• [WHAT YOU WILL DO] Repeat the whole of the data, keeping every detail the same.

• [MATERIAL]
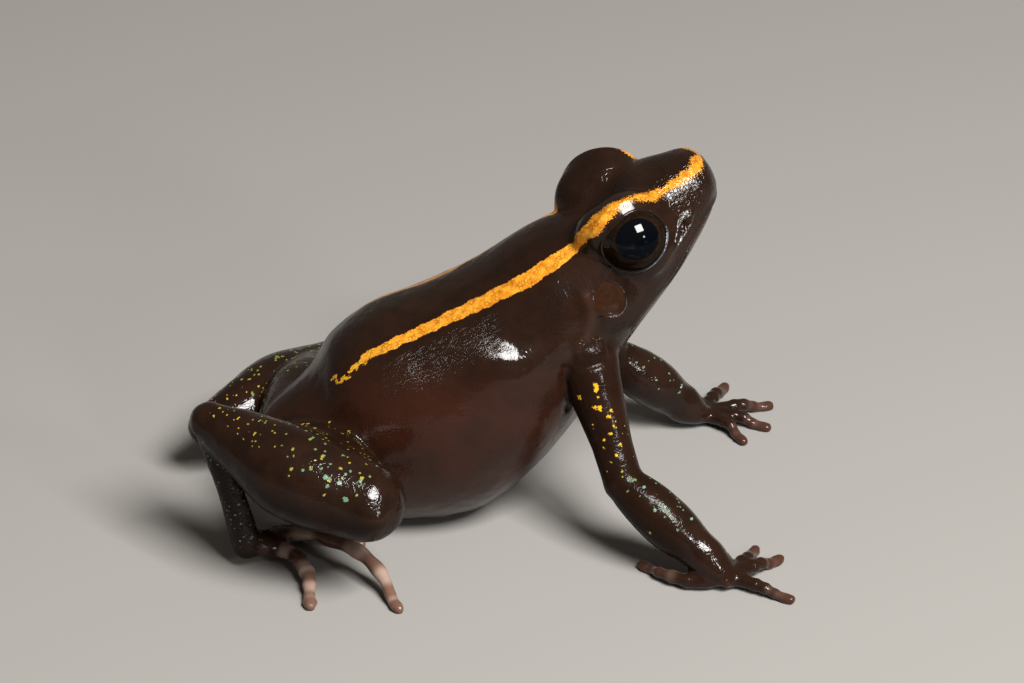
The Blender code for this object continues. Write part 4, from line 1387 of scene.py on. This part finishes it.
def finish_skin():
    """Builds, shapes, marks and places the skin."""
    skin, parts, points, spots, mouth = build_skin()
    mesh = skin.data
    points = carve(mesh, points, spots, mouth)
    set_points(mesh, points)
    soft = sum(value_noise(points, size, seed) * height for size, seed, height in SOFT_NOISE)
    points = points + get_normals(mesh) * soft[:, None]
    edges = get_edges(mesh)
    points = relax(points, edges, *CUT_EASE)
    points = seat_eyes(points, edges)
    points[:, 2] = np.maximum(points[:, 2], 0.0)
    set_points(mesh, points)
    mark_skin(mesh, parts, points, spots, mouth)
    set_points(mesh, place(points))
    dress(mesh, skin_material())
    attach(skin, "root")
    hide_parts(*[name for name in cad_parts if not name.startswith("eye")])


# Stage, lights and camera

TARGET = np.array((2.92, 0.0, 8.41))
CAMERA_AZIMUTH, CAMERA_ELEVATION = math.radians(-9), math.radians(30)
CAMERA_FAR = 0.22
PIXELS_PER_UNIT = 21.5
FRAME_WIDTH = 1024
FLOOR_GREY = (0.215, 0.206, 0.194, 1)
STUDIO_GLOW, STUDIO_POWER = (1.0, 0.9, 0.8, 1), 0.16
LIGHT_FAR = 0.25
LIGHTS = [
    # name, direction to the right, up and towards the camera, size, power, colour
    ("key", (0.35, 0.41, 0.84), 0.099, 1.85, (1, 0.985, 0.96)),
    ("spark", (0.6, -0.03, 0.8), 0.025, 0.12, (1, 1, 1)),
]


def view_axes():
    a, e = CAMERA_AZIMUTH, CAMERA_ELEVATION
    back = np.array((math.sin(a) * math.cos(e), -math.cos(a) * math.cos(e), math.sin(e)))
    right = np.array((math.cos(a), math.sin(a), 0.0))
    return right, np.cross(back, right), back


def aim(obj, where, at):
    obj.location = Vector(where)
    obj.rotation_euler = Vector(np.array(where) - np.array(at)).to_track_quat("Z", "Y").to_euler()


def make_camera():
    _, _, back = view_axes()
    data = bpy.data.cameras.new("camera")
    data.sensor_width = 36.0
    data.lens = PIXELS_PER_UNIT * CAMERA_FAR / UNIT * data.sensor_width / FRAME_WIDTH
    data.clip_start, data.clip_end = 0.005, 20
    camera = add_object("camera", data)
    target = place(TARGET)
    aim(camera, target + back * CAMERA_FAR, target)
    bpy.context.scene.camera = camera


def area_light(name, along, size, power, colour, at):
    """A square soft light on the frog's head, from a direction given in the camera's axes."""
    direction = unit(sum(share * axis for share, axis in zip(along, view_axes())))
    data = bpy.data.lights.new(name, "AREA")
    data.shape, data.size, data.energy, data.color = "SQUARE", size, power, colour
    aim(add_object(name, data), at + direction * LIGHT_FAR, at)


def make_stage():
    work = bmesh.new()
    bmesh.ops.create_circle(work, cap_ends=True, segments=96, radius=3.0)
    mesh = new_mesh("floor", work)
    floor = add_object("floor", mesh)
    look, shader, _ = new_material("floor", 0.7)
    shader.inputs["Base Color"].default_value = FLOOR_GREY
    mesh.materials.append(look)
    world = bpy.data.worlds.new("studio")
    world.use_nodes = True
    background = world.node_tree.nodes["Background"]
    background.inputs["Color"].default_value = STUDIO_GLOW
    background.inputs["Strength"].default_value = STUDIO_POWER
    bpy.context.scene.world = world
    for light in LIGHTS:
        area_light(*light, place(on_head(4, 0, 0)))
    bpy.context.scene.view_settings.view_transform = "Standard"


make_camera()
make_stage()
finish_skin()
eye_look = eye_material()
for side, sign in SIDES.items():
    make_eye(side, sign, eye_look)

• [FINISHED TASK]
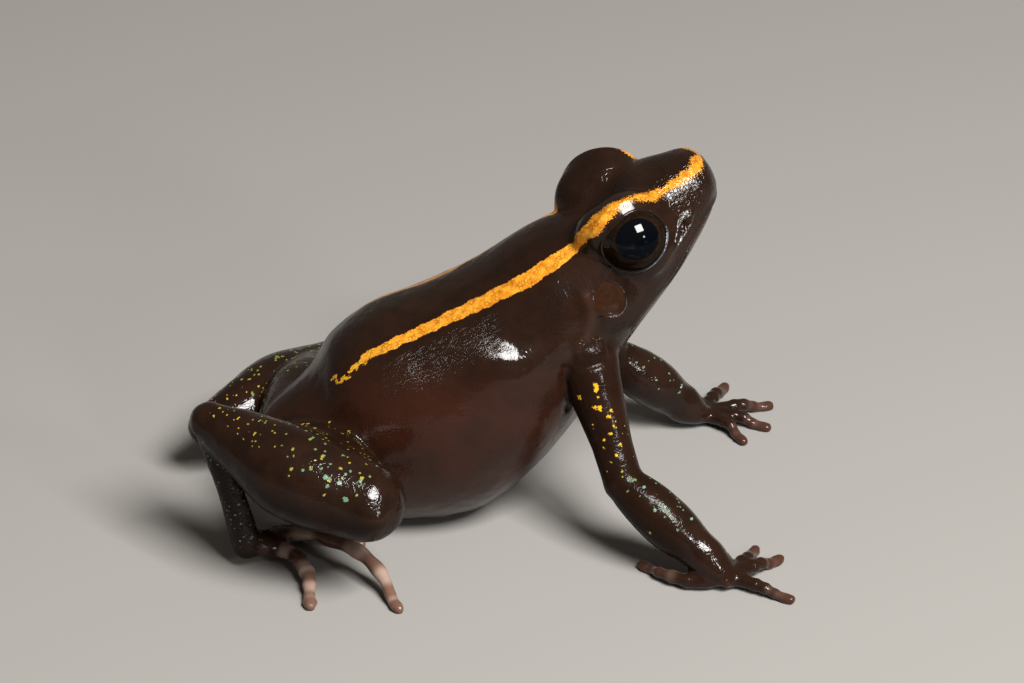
The Blender code for this object continues. Write part 4, from line 1387 of scene.py on. This part finishes it.
def finish_skin():
    """Builds, shapes, marks and places the skin."""
    skin, parts, points, spots, mouth = build_skin()
    mesh = skin.data
    points = carve(mesh, points, spots, mouth)
    set_points(mesh, points)
    soft = sum(value_noise(points, size, seed) * height for size, seed, height in SOFT_NOISE)
    points = points + get_normals(mesh) * soft[:, None]
    edges = get_edges(mesh)
    points = relax(points, edges, *CUT_EASE)
    points = seat_eyes(points, edges)
    points[:, 2] = np.maximum(points[:, 2], 0.0)
    set_points(mesh, points)
    mark_skin(mesh, parts, points, spots, mouth)
    set_points(mesh, place(points))
    dress(mesh, skin_material())
    attach(skin, "root")
    hide_parts(*[name for name in cad_parts if not name.startswith("eye")])


# Stage, lights and camera

TARGET = np.array((2.92, 0.0, 8.41))
CAMERA_AZIMUTH, CAMERA_ELEVATION = math.radians(-9), math.radians(30)
CAMERA_FAR = 0.22
PIXELS_PER_UNIT = 21.5
FRAME_WIDTH = 1024
FLOOR_GREY = (0.215, 0.206, 0.194, 1)
STUDIO_GLOW, STUDIO_POWER = (1.0, 0.9, 0.8, 1), 0.16
LIGHT_FAR = 0.25
LIGHTS = [
    # name, direction to the right, up and towards the camera, size, power, colour
    ("key", (0.35, 0.41, 0.84), 0.099, 1.85, (1, 0.985, 0.96)),
    ("spark", (0.6, -0.03, 0.8), 0.025, 0.12, (1, 1, 1)),
]


def view_axes():
    a, e = CAMERA_AZIMUTH, CAMERA_ELEVATION
    back = np.array((math.sin(a) * math.cos(e), -math.cos(a) * math.cos(e), math.sin(e)))
    right = np.array((math.cos(a), math.sin(a), 0.0))
    return right, np.cross(back, right), back


def aim(obj, where, at):
    obj.location = Vector(where)
    obj.rotation_euler = Vector(np.array(where) - np.array(at)).to_track_quat("Z", "Y").to_euler()


def make_camera():
    _, _, back = view_axes()
    data = bpy.data.cameras.new("camera")
    data.sensor_width = 36.0
    data.lens = PIXELS_PER_UNIT * CAMERA_FAR / UNIT * data.sensor_width / FRAME_WIDTH
    data.clip_start, data.clip_end = 0.005, 20
    camera = add_object("camera", data)
    target = place(TARGET)
    aim(camera, target + back * CAMERA_FAR, target)
    bpy.context.scene.camera = camera


def area_light(name, along, size, power, colour, at):
    """A square soft light on the frog's head, from a direction given in the camera's axes."""
    direction = unit(sum(share * axis for share, axis in zip(along, view_axes())))
    data = bpy.data.lights.new(name, "AREA")
    data.shape, data.size, data.energy, data.color = "SQUARE", size, power, colour
    aim(add_object(name, data), at + direction * LIGHT_FAR, at)


def make_stage():
    work = bmesh.new()
    bmesh.ops.create_circle(work, cap_ends=True, segments=96, radius=3.0)
    mesh = new_mesh("floor", work)
    floor = add_object("floor", mesh)
    look, shader, _ = new_material("floor", 0.7)
    shader.inputs["Base Color"].default_value = FLOOR_GREY
    mesh.materials.append(look)
    world = bpy.data.worlds.new("studio")
    world.use_nodes = True
    background = world.node_tree.nodes["Background"]
    background.inputs["Color"].default_value = STUDIO_GLOW
    background.inputs["Strength"].default_value = STUDIO_POWER
    bpy.context.scene.world = world
    for light in LIGHTS:
        area_light(*light, place(on_head(4, 0, 0)))
    bpy.context.scene.view_settings.view_transform = "Standard"


make_camera()
make_stage()
finish_skin()
eye_look = eye_material()
for side, sign in SIDES.items():
    make_eye(side, sign, eye_look)